La seconde clé du bien-être – la manière de voir la vie- est à bien des égards, un autre aspect de la  première. Elle fait référence à la capacité de voir le positif chez autrui, de savourer les expériences positives, de voir la nature fondamentalement bonne de l’être humain.  Contrairement à la résilience, de simples pratiques de  bonté et de méditations de compassion peuvent changer les circuits neuronaux concernés assez rapidement même avec des doses modestes de pratique.

Nous avons publié en 2013 une étude dans laquelle des individus qui n’avaient jamais médité ont été répartis au hasard dans deux groupes. L’un des groupes a suivi une formation à la compassion laïque alors que l’autre a reçu un entrainement basé sur la réévaluation cognitive et la gestion des émotions issu des thérapies cognitives. Nous avons scanné les cerveaux des participants avant et après 2 semaines de stage et nous avons trouvé que dans le groupe entrainé à la compassion, les circuits du cerveau concernés par le fait de voir positivement la vie avaient été renforcés. Après seulement 7 heures d’entrainement, soit 30 minutes de pratique quotidienne pendant deux semaines, nous avons observé des changements dans le cerveau.

3. Attention

Le troisième pillier du bien être peut vous surprendre : il s’agit de l’attention. L’un des plus importants papiers publié  sur le sujet, il y a plusieurs années par un groupe de psychologues sociaux d’Harvard s’intitulait : « Un esprit vagabond est un esprit malheureux ». Lors de cette étude, les chercheurs avaient utilisé des smartphones pour interroger à distance les participants alors qu’ils étaient plongés dans leur vie quotidienne. Trois questions leur étaient posées :

- Que faites vous maintenant ?

- Votre esprit est il concentré sur quelque chose que vous êtes en train de faire ou sur autre chose ?

- Etes vous heureux ou pas ?

 Parmi un large groupe d’adultes américains, les chercheurs ont calculé que ces personnes passaient en moyenne 47 % de leur vie éveillée,  dans un état  de distraction sans faire attention à ce qu’ils faisaient !

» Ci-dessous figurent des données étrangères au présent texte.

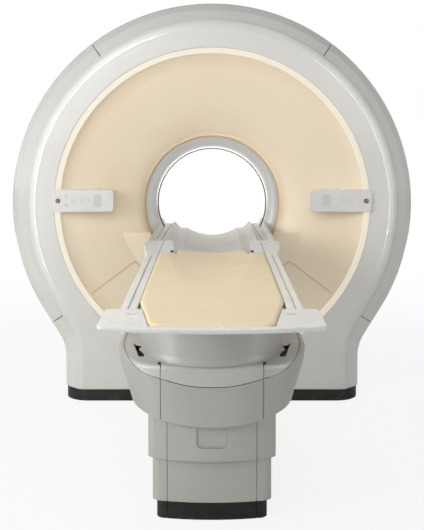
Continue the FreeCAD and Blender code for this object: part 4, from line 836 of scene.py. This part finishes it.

La qualité d’attention est tellement fondamentale que le grand psychologue et philosophe américain William James dans son œuvre en deux volumes Les principes de la psychologie, consacre tout un chapitre à l’attention. Il explique que la capacité de faire volontairement appel à son attention le plus souvent possible est fondamentale pour façonner la capacité de jugement, le caractère et la volonté. Et il continue en affirmant qu’une éducation qui aiguiserait l’attention serait l’éducation par excellence. Mais pour lui, il est plus facile de poser cet idéal que de donner des directions pratiques pour le suivre. Aujourd’hui, nous disposons de telles pratiques d’éducation à l’attention.  Je pense que si en son temps, James avait pu avoir connaissance des pratiques contemplatives, il aurait instantanément vu en elles des moyens pertinents pour une éducation à l’attention.

4. Générosité

Il y a aujourd’hui pléthore de données montrant que lorsque les individus manifestent un comportement généreux et altruiste, ils activent des circuits du cerveau essentiels pour favoriser le bien-être. Des circuits activés de manière plus durable aussi que lorsqu’ils sont soumis à d’autres types de stimulations positives comme gagner à un jeu ou obtenir un prix.

La nature humaine est fondamentalement bonne. Quand nous nous engageons dans des pratiques qui cultivent la gentillesse et la compassion, nous ne créons pas réellement quelque chose de nouveau, nous ne créons pas quelque chose qui n’existait pas auparavant. Ce que nous faisons est que nous reconnaissons, renforçons et nourrissons une qualité qui existe depuis toujours en nous.

Nos cerveaux sont constamment modifiés volontairement ou involontairement (le plus souvent involontairement). En façonnant volontairement nos esprits, nous pouvons provoquer des modifications de nos cerveaux permettant de renforcer les quatre constituant du bien-être. Ainsi prenons-nous vraiment la responsabilité de notre propre esprit.